Asked if Graham is still that kind of player, LaFleur replied, “That’s a great question because you don’t know. Especially when you’re coming in from the outside, you don’t know exactly what he was going through physically and whatnot. Anytime you’re dealing with a guy who’s got a little bit of mileage on him, I think we have to be careful in how much we ask of him throughout the week.”
Meanwhile, Gutekunst said he hasn’t made any decisions on Matthews or Cobb, who are set to become unrestricted free agents, or Perry, who has a $4.8 million roster bonus due in March as part of the five-year, $60 million deal he signed before the 2017 season.
Since signing that deal, Perry has just 8½ sacks, including only 1½ during another injury-marred season in 2018. The Packers could cut Perry or bring him back on a restructured contract that would be incentivized to protect the team if his bad injury luck continues. Perry, in turn, could decide to turn down such overtures and seek a fresh start elsewhere.
“Nick’s struggled through some injuries,” Gutekunst said. “It’s been unfortunate. When he’s been out there, he’s been a good player for us. We’ll make those decisions as they come.”
With Cobb and Matthews, the Packers have exclusive negotiating rights until the league’s negotiating window opens on March 11. But Gutekunst indicated the team is still trying to gauge what their markets will be and at what number they’d be comfortable with bringing them back.
“To be quite frank, it’s really just about information gathering, to kind of see where their markets are going to be at. Obviously they’re free agents coming up here, and (we’re) seeing where that’s going to be,” Gutekunst said. “And does that fit what we’re trying to do as a football team? As that information comes in, me and Matt will sit down and make decisions on how we want to go forward. I think it would be unfair — I’ve always felt — it’s unfair to your football team to make those decisions before you have all the information, so that’s where we’re at.”
Cobb struggled with a hamstring injury for much of last season, finishing with 38 receptions for 383 yards and two touchdowns.
“Randall has been a great player for us. He’s one of the all-time Packers.
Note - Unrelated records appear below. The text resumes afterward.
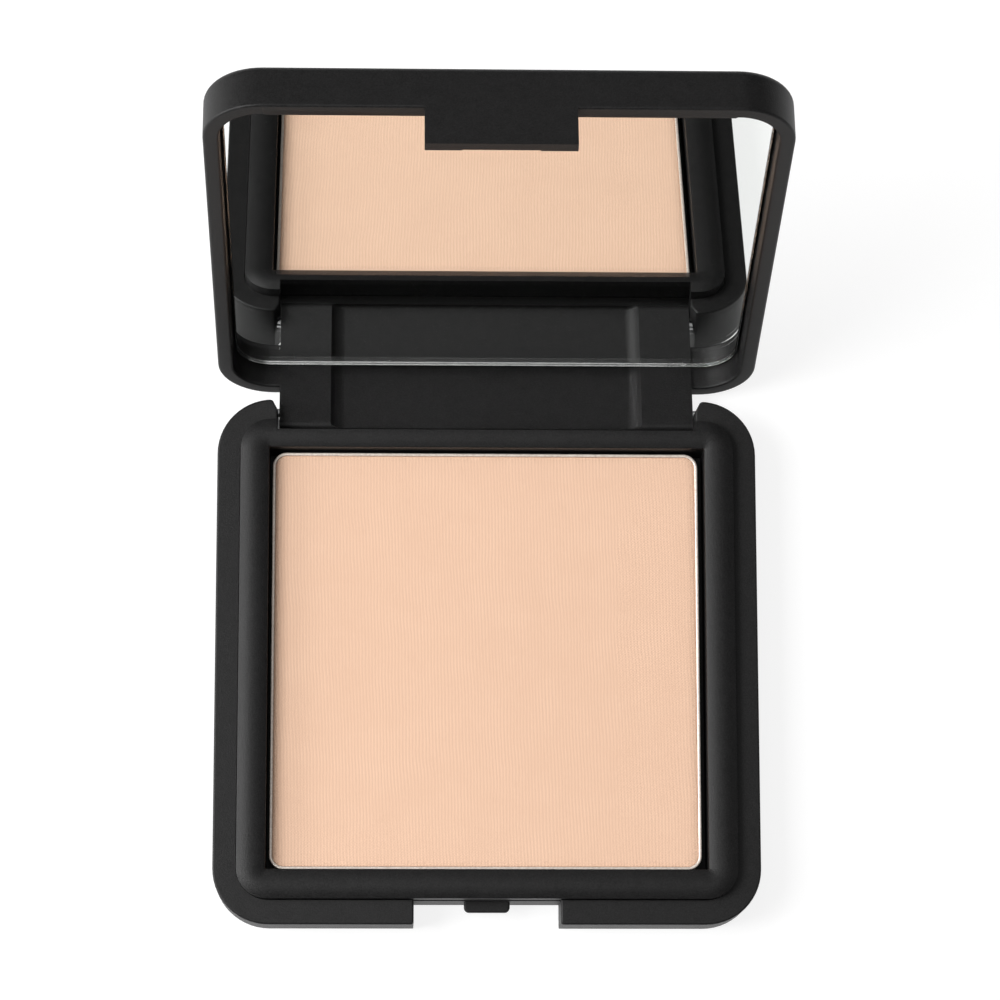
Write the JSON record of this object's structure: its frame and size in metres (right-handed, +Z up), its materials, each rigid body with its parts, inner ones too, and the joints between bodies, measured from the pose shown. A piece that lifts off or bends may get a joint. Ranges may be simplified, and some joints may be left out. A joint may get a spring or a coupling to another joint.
{
  "type": "powder compact",
  "caption": "Square pressed-powder compact, open: shallow base with framed pan, and a hinged lid that carries a mirror and a closing tab.",
  "frame": {"origin": "middle of the base's underside, on the surface it rests on", "axes": "+Z up from the base, +Y towards the hinge, +X to the right of someone looking into the mirror"},
  "size_m": [0.08, 0.1085, 0.0782],
  "materials": {
    "case_plastic": "soft-touch matte black",
    "pan_metal": "satin pressed metal",
    "pressed_powder": "matte powder with a fine woven imprint",
    "mirror": "silvered glass with ground edge",
    "tape": "foam tape",
    "adhesive": "dried glue",
    "label": "blank satin label",
    "pin_steel": "drawn wire"
  },
  "bodies": {
    "base": {"base_shell": "case_plastic", "pan_frame": "case_plastic", "powder_pan": "pan_metal", "pan_adhesive": "adhesive", "powder_cake": "pressed_powder", "base_label": "label", "hinge_pin_left": "pin_steel", "hinge_pin_right": "pin_steel"},
    "lid": {"lid_shell": "case_plastic", "mirror_glass": "mirror", "mirror_tape": "tape"}
  },
  "joints": [
    {"name": "lid_hinge", "type": "hinge", "parent": "base", "child": "lid", "pos_m": [0, 0.0377, 0.0042], "axis": [-1, 0, 0], "range_deg": [-106.5, 0.8]}
  ]
}
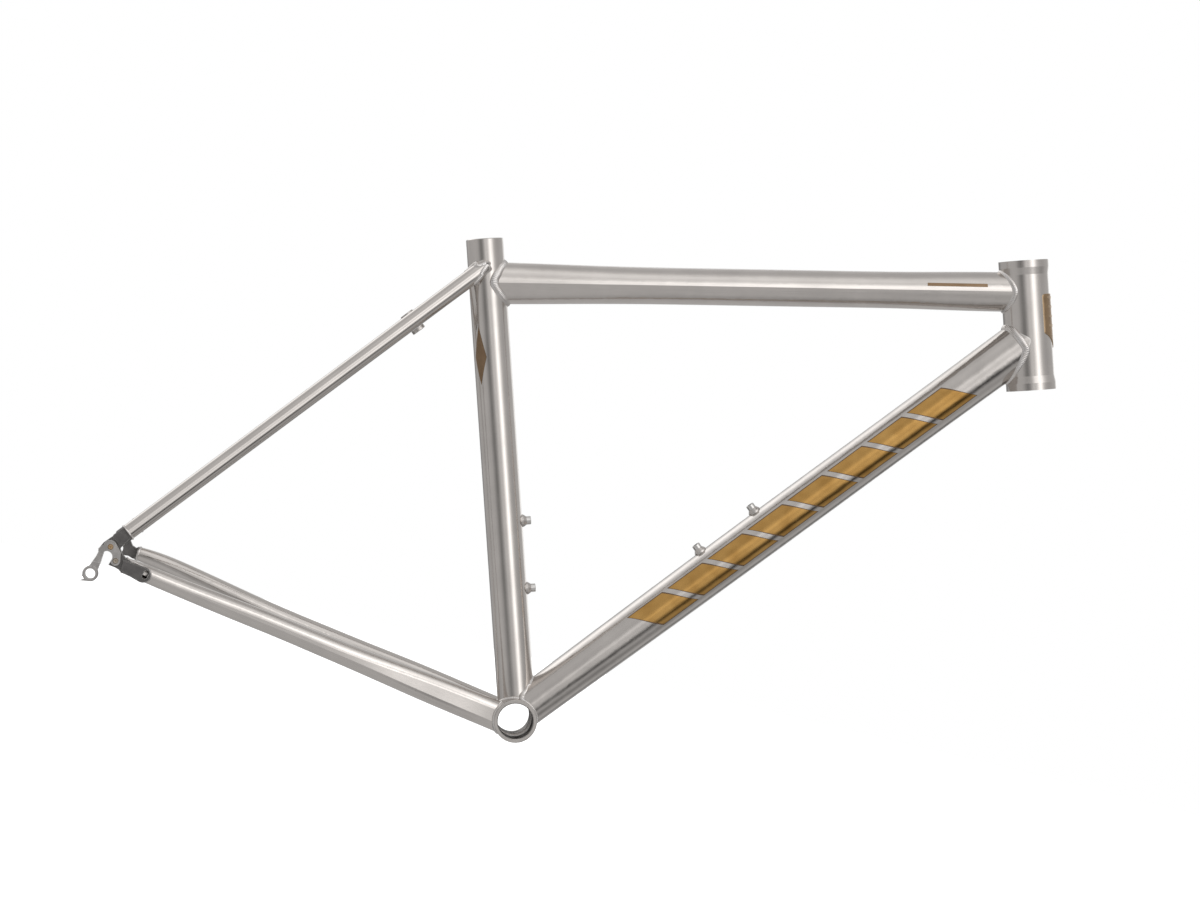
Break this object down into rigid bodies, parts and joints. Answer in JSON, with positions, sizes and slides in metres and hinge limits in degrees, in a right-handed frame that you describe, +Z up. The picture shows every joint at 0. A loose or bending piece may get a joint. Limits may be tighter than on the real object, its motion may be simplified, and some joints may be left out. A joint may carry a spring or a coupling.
{
  "type": "bicycle frame",
  "caption": "Welded metal road bicycle frame with sloping top tube, curved chainstays, a bolt-on rear derailleur hanger and a rim-brake mount, without fork or wheels.",
  "frame": {"origin": "centre of the bottom bracket shell", "axes": "+X forward along the bicycle, +Y to the rider's left, +Z up; the drive side is -Y"},
  "size_m": [0.8597, 0.1516, 0.5576],
  "materials": {
    "titanium_tube": "titanium tube, brushed lengthwise, satin",
    "titanium_machined": "titanium, brushed, with finer turned end rings",
    "titanium_turned": "turned titanium, fine rings, satin",
    "dropout": "blasted titanium, dark matte, bright bevelled edges",
    "hanger": "machined aluminium, fine satin",
    "hanger_bolt_brass": "bronze-toned bolt, satin",
    "hanger_bolt_steel": "steel bolt, satin",
    "bottle_bolt": "polished stainless steel",
    "tube_graphic": "thin plain gold and bronze bands on the tubes, satin",
    "badge": "plain bronze plate, satin, darker edge"
  },
  "bodies": {
    "root": {"bottle_bolt_down_lower": "bottle_bolt", "bottle_bolt_down_upper": "bottle_bolt", "bottle_bolt_seat_lower": "bottle_bolt", "bottle_bolt_seat_upper": "bottle_bolt", "bottle_boss_down_lower": "titanium_turned", "bottle_boss_down_upper": "titanium_turned", "bottle_boss_seat_lower": "titanium_turned", "bottle_boss_seat_upper": "titanium_turned", "bottom_bracket_shell": "titanium_turned", "brake_boss": "titanium_turned", "brake_bridge_left": "titanium_tube", "brake_bridge_right": "titanium_tube", "chainstay_left": "titanium_tube", "chainstay_right": "titanium_tube", "derailleur_hanger": "hanger", "down_tube": "titanium_tube", "dropout_left": "dropout", "dropout_right": "dropout", "hanger_bolt_lower": "hanger_bolt_steel", "hanger_bolt_upper": "hanger_bolt_brass", "head_badge": "badge", "head_tube": "titanium_machined", "seat_tube": "titanium_tube", "seatstay_left": "titanium_tube", "seatstay_right": "titanium_tube", "top_tube": "titanium_tube"}
  },
  "joints": []
}
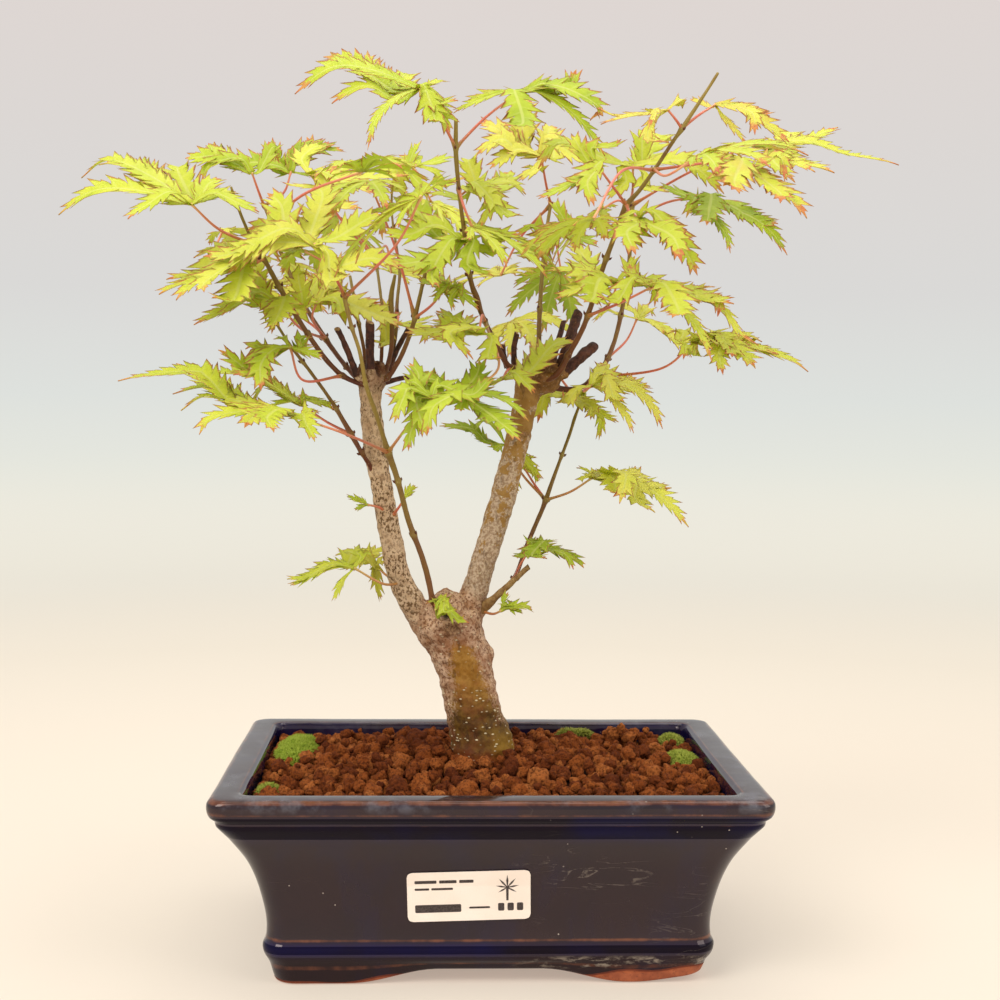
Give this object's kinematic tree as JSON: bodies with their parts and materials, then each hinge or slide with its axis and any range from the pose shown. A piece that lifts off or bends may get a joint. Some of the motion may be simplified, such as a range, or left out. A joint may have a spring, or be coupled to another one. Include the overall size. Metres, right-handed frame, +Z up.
{
  "type": "potted bonsai tree",
  "caption": "Young palmate maple bonsai with a forked trunk, cut-back knuckles and finely cut leaves, growing in granular soil in a glazed rectangular pot",
  "frame": {"origin": "on the table under the middle of the plant and its pot", "axes": "+Z up; +X to the right when facing the labelled long side of the pot; +Y away from the labelled side; the label faces -Y"},
  "size_m": [0.3301, 0.2693, 0.3644],
  "materials": {
    "glaze": "gloss",
    "paper_label": "satin",
    "akadama": "matte",
    "moss": "matte",
    "bark": "matte",
    "twig": "satin",
    "leaf": "satin"
  },
  "bodies": {
    "root": {"label": "paper_label", "leaves_c1_a": "leaf", "leaves_c1_b": "leaf", "leaves_c2_a": "leaf", "leaves_crotch": "leaf", "leaves_d1_a": "leaf", "leaves_d1_b": "leaf", "leaves_d1_c": "leaf", "leaves_ds_a": "leaf", "leaves_l1_a": "leaf", "leaves_l1_b": "leaf", "leaves_l1_c": "leaf", "leaves_l2_a": "leaf", "leaves_l2_b": "leaf", "leaves_ls_a": "leaf", "leaves_ls_b": "leaf", "leaves_r1_a": "leaf", "leaves_r1_b": "leaf", "leaves_r1_c": "leaf", "leaves_r1_d": "leaf", "leaves_r1_e": "leaf", "leaves_r2_a": "leaf", "leaves_r2_b": "leaf", "leaves_r3_a": "leaf", "leaves_r3_b": "leaf", "leaves_r3_c": "leaf", "leaves_r3_d": "leaf", "leaves_r4_a": "leaf", "leaves_r4_b": "leaf", "leaves_r4_c": "leaf", "leaves_r4_d": "leaf", "leaves_r4_e": "leaf", "leaves_u2_a": "leaf", "leaves_u3_a": "leaf", "leaves_u3_b": "leaf", "leaves_u4_a": "leaf", "moss_back": "moss", "moss_back_left": "moss", "moss_left": "moss", "moss_right": "moss", "moss_right_back": "moss", "pot": "glaze", "shoot_c1": "twig", "shoot_c2": "twig", "shoot_d1": "twig", "shoot_l1": "twig", "shoot_l2": "twig", "shoot_r1": "twig", "shoot_r2": "twig", "shoot_r3": "twig", "shoot_r4": "twig", "shoot_u1": "twig", "shoot_u2": "twig", "shoot_u3": "twig", "shoot_u4": "twig", "shoot_u5": "twig", "soil": "akadama", "trunk": "bark"}
  },
  "joints": []
}
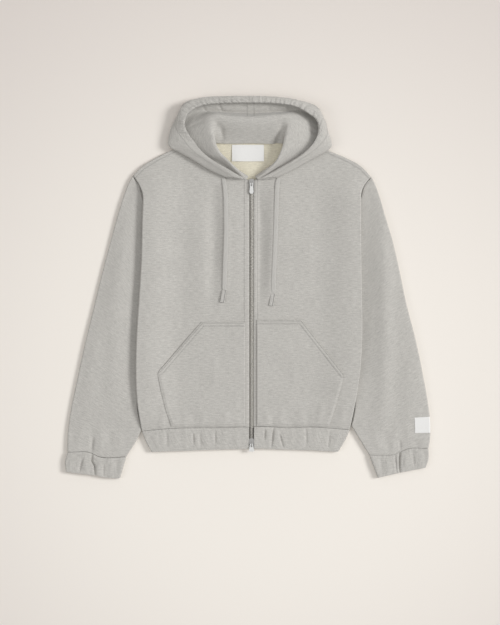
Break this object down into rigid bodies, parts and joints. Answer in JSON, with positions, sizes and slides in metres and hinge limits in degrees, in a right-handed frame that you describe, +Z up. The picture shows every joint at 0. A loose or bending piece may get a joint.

We’re kind of still putting that puzzle together,” Gutekunst said when asked if Cobb is in the team’s plans. “Obviously we had draft meetings and free agency meetings. Now we’re here at the combine. As we get all the information together as we approach the next few weeks, we’ll kind of have a better idea for all that.”
Gutekunst’s answer was similar when asked about Matthews, who played in all 16 games last season but finished with just 3½ sacks. It marked the fourth straight year that Matthews finished with fewer than 10 sacks after putting up double-digit sacks in three of his first four NFL seasons. Matthews will turn 33 in May.
“Clay’s obviously done (a lot); he’ll be a Packers Hall of Famer,” Gutekunst said. “He’s been a great player for us for a long time. He’s still playing at a very, very high level, and we’ll kind of get to that a little bit the next two weeks.”